Die Physiognomie des Menschen

Das runde Gesicht:

Es wird von Aristoteles dem Unverschämten, von Polemon dem Jähzornigen, von Rhases dem Toren zugeschrieben.

Das runzelige Gesicht:

Aristoteles eignet es dem Traurigen zu, da man in der Trauer das Gesicht in Falten zieht. Vermutlich ist große Trockenheit die Ursache davon. Averroes hält Runzeln für ein Zeichen der Melancholie. Das runzelige, magere Gesicht, ohne Haare:

Es kennzeichnet nach Aristoteles den Verbitterten. Infolge der Trockenheit und Kälte werden die sonst behaarten Teile glatt; besonders ist das bei Melancholischen der Fall.

Das rote Gesicht:

Es deutet auf Schamhaftigkeit, weil man rot wird, wenn man sich schämt, schreibt Aristoteles. Aphrodiseus hält es für ein Zeichen von Sittsamkeit und Frohsinn: von Sittsamkeit, weil das Gesicht blutübergossen ist, gleichwie man in der Scham die Hände vors Gesicht schlägt, von Frohsinn, weil das Blut gleichsam nach außen dem Vergnügen entgegenkommt. Die Farbe seiner Haut ist die der Rosen, d. h. aus weiß und rot gemischt wie in der Blüte der Jugend, und wird auch fleischfarben genannt.
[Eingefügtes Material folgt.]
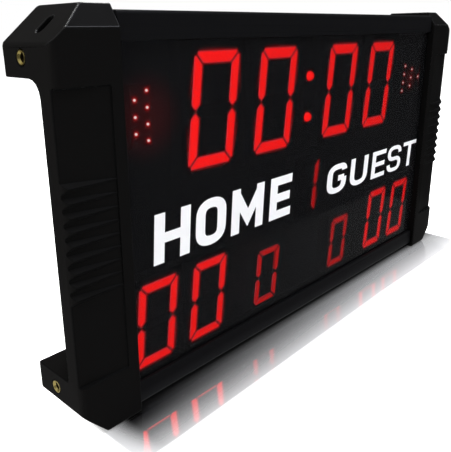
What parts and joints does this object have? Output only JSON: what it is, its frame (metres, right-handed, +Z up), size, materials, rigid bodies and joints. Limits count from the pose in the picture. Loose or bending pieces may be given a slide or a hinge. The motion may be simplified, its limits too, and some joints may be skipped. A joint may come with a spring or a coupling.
{
  "type": "electronic scoreboard",
  "caption": "Electronic scoreboard: a smoked panel over seven-segment digits, held in slotted rails between moulded end caps with hand grips, and a rocker switch at the back.",
  "frame": {"origin": "on the floor under the middle of the scoreboard, at mid width and mid depth", "axes": "+X to the viewer's right along the width, +Y from the front panel to the back, +Z up"},
  "size_m": [0.484, 0.049, 0.253],
  "materials": {
    "moulded_cap": "black moulded plastic, fine texture",
    "brass_insert": "turned",
    "rail": "black anodised extrusion",
    "smoked_panel": "smoked acrylic, polished",
    "digit_case": "black moulded",
    "segment_lens": "clear red lens, lit",
    "lamp_lens": "clear red domes, lit",
    "circuit_board": "green solder mask",
    "black_board": "black solder mask",
    "back_cover": "black powder coat",
    "moulded_trim": "black moulded",
    "ribbon": "grey flat cable",
    "lead": "black insulation",
    "nut": "nickel plated"
  },
  "bodies": {
    "housing": {"end_cap_left": "moulded_cap", "end_cap_right": "moulded_cap", "insert_left_upper": "brass_insert", "insert_left_lower": "brass_insert", "insert_right_upper": "brass_insert", "insert_right_lower": "brass_insert", "rail_top": "rail", "rail_foot": "rail", "front_panel": "smoked_panel", "display_board": "black_board", "clock_minute_tens_case": "digit_case", "clock_minute_tens_segments": "segment_lens", "clock_minute_ones_case": "digit_case", "clock_minute_ones_segments": "segment_lens", "clock_second_tens_case": "digit_case", "clock_second_tens_segments": "segment_lens", "clock_second_ones_case": "digit_case", "clock_second_ones_segments": "segment_lens", "home_score_tens_case": "digit_case", "home_score_tens_segments": "segment_lens", "home_score_ones_case": "digit_case", "home_score_ones_segments": "segment_lens", "guest_score_tens_case": "digit_case", "guest_score_tens_segments": "segment_lens", "guest_score_ones_case": "digit_case", "guest_score_ones_segments": "segment_lens", "home_fouls_case": "digit_case", "home_fouls_segments": "segment_lens", "guest_fouls_case": "digit_case", "guest_fouls_segments": "segment_lens", "period_case": "digit_case", "period_segments": "segment_lens", "colon_lamps": "lamp_lens", "home_arrow_lamps": "lamp_lens", "guest_arrow_lamps": "lamp_lens", "back_cover": "back_cover", "controller_board": "circuit_board", "supply_board": "circuit_board", "ribbon_cable": "ribbon", "lead_inlet": "lead", "lead_switch": "lead", "lead_controller": "lead", "lead_sounder": "lead", "sounder": "moulded_trim", "power_inlet": "moulded_trim", "power_inlet_nut": "nut", "switch_body": "moulded_trim"},
    "rocker": {"power_rocker": "moulded_trim"}
  },
  "joints": [
    {"name": "power_switch", "type": "hinge", "parent": "housing", "child": "rocker", "pos_m": [-0.15004, 0.0176, 0.05996], "axis": [1, 0, 0], "range_deg": [-20, 0]}
  ]
}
Das Gesicht des Menschen errötet in der Scham, weil dann nach Aristoteles das Blut zur Peripherie strömt. Besonders löblich ist die Sittsamkeit bei Jünglingen. Der Cyniker Diogenes nennt die Röte die Farbe der Tugend, Naevius nennt sie die Farbe der Scham, ‘ebenso Terenz. Ruellius Gallus, ein tüchtiger Arzt, hatte ein rotes Gesicht und war bescheiden und sanftmütig. Nach Polemon deutet ein dauernd rotes Gesicht auf einen rauhen Charakter. Domitian hatte ein rotes, bescheidenes Antlitz.